In Nigeria, they didn’t know that Ebola was laying on its shores, when the gentleman with the disease traveled to Lagos. But because they had invested in polio workers, in a very short time they were able to conduct thousands of home visits after the first few cases were caught. And those cases were caught in days—not months, like in Guinea. That kind of investment pays off.
To a large extent, changes to the health-care system in Liberia are happening because of the Ebola outbreak. Can other countries actually act without such a shock?
I fled the war in Liberia as a nine-year-old, and came back as medical student as a 24-year-old. We were left with 51 doctors to serve 4 million people. Many pledges were made, but health-care spending—despite Ebola—is nowhere near what it should be.
So, yes, we are much more likely to respond when we feel the tension, the pressure, the insecurity. The urgency becomes critical.
And, yet, we have so many immature deaths happening around the world that it should be enough reason for panic. I feel that we are not doing a good enough job in communicating to people about how our everyday crises add up.
Where we’ve found success is when decision makers are able to spend time with the communities that suffer. And we’ve also seen success in bundling of health services with other priorities. In Liberia, it was clear that rural communities needed more jobs. The unemployment rates there are above 85%. The program we’re putting in place solves two problems: it provides health care and creates jobs. So in places where we can align multiple interests, we are likely to see better results.
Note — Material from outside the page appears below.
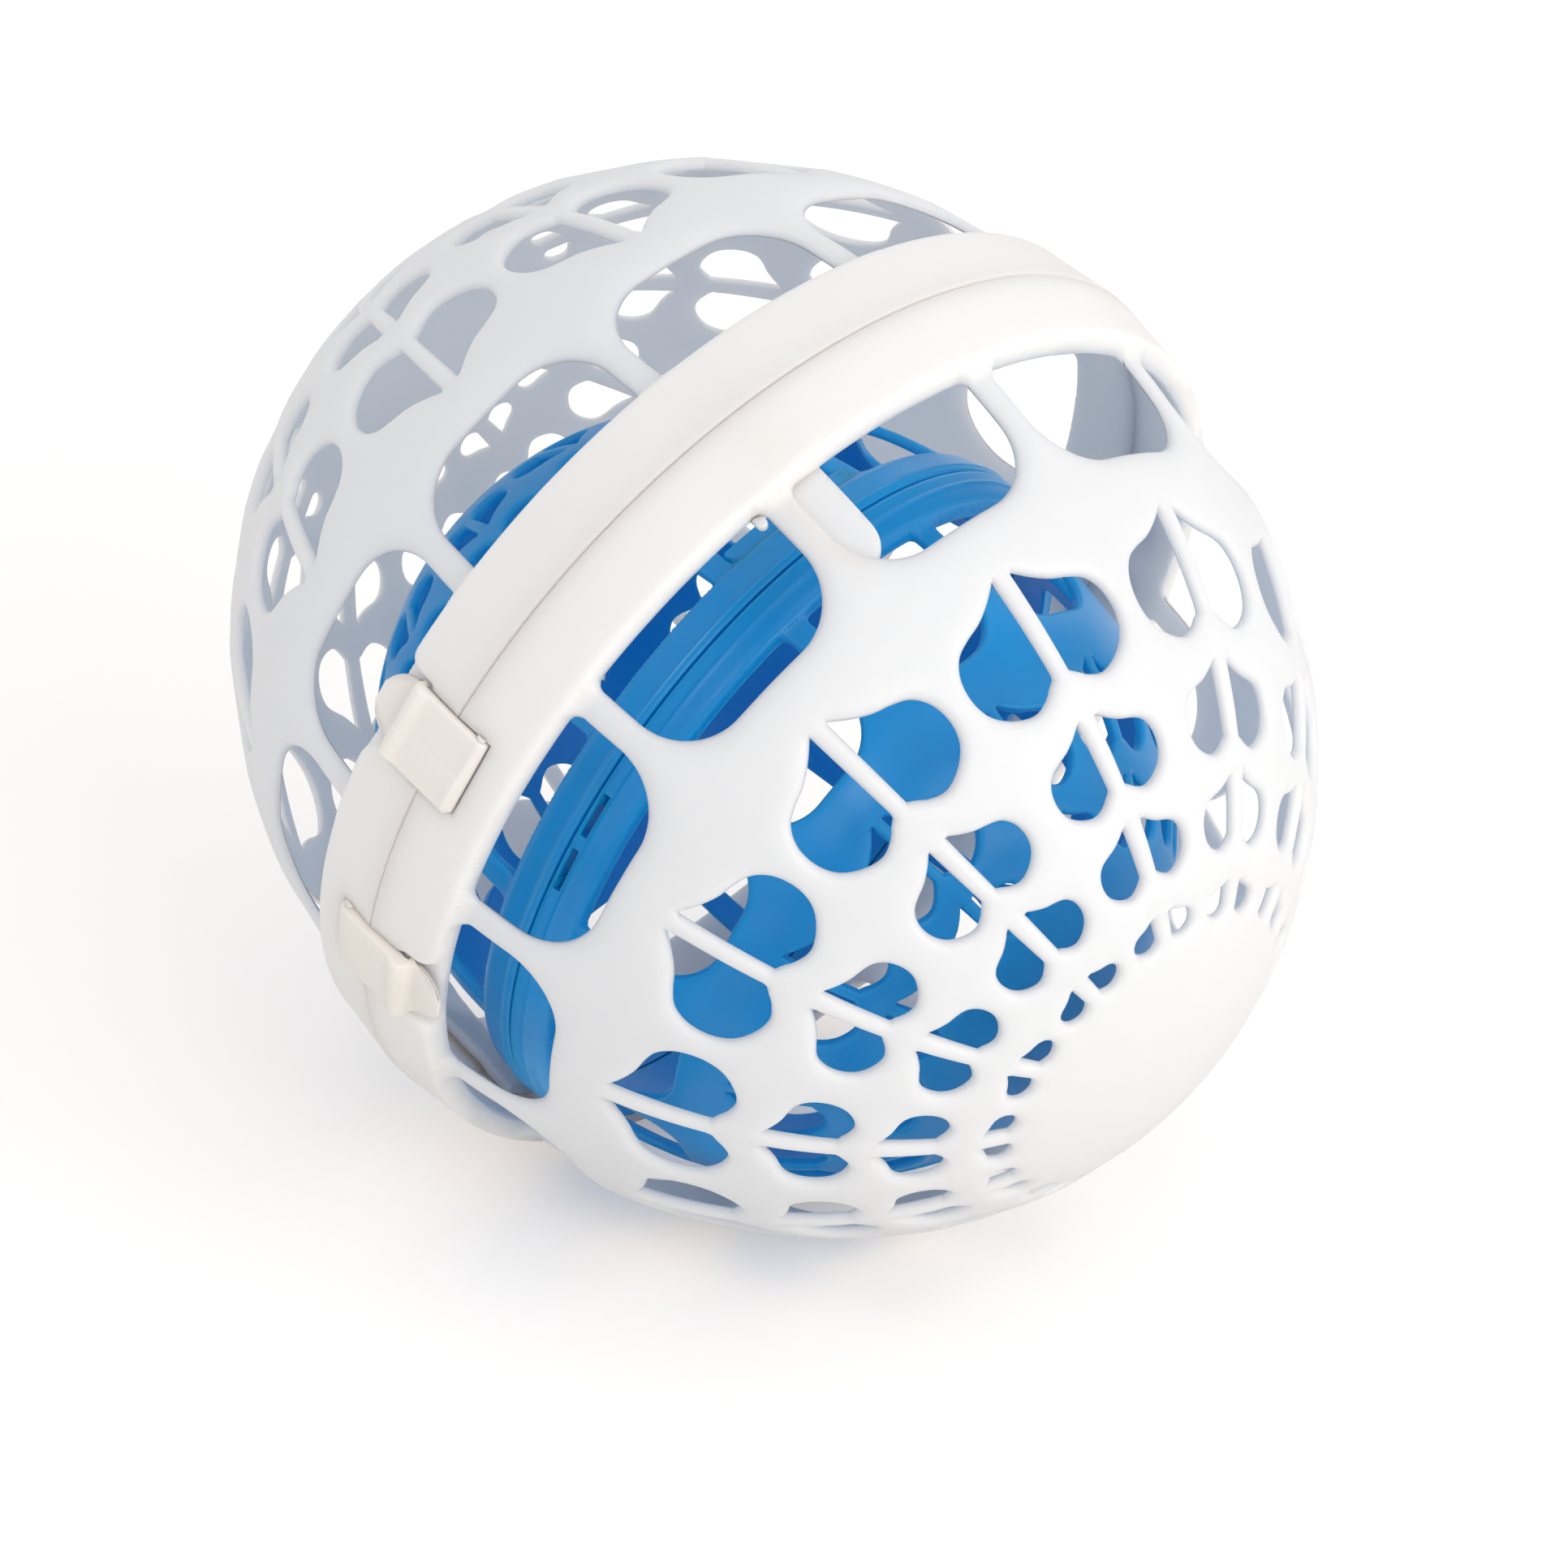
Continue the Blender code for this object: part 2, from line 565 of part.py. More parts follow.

Here’s my favorite annoying question: Why in 2016 do we have to worry about not having a simple and straightforward strategy to preventing a global pandemic?
The headlines look bad at any given point, but the trend lines in global health are actually quite positive. We’ve cut child mortality in half between 1990 and 2015. We weren’t able to do that in decades prior.
Your question is an earnest one: how do we accelerate that progress and make sure it reaches everyone?
Our market-based society has a triple bias when it comes to rural, remote areas. The public sector doesn’t prioritize them because there’s not enough density of votes. The private sector doesn’t prioritize them because they don’t see market potential. Even the non-profit sector—which is supposed to step in when the public and private sectors fail—doesn’t prioritize these regions because they do not allow us to minimize our resource-spending per person. Those are brutal layers of economics.
We have to reshape the policies and metrics for the way we reach remote, rural areas. If we can do that, then we can take some of these trends in global health and push modern medicine to everyone.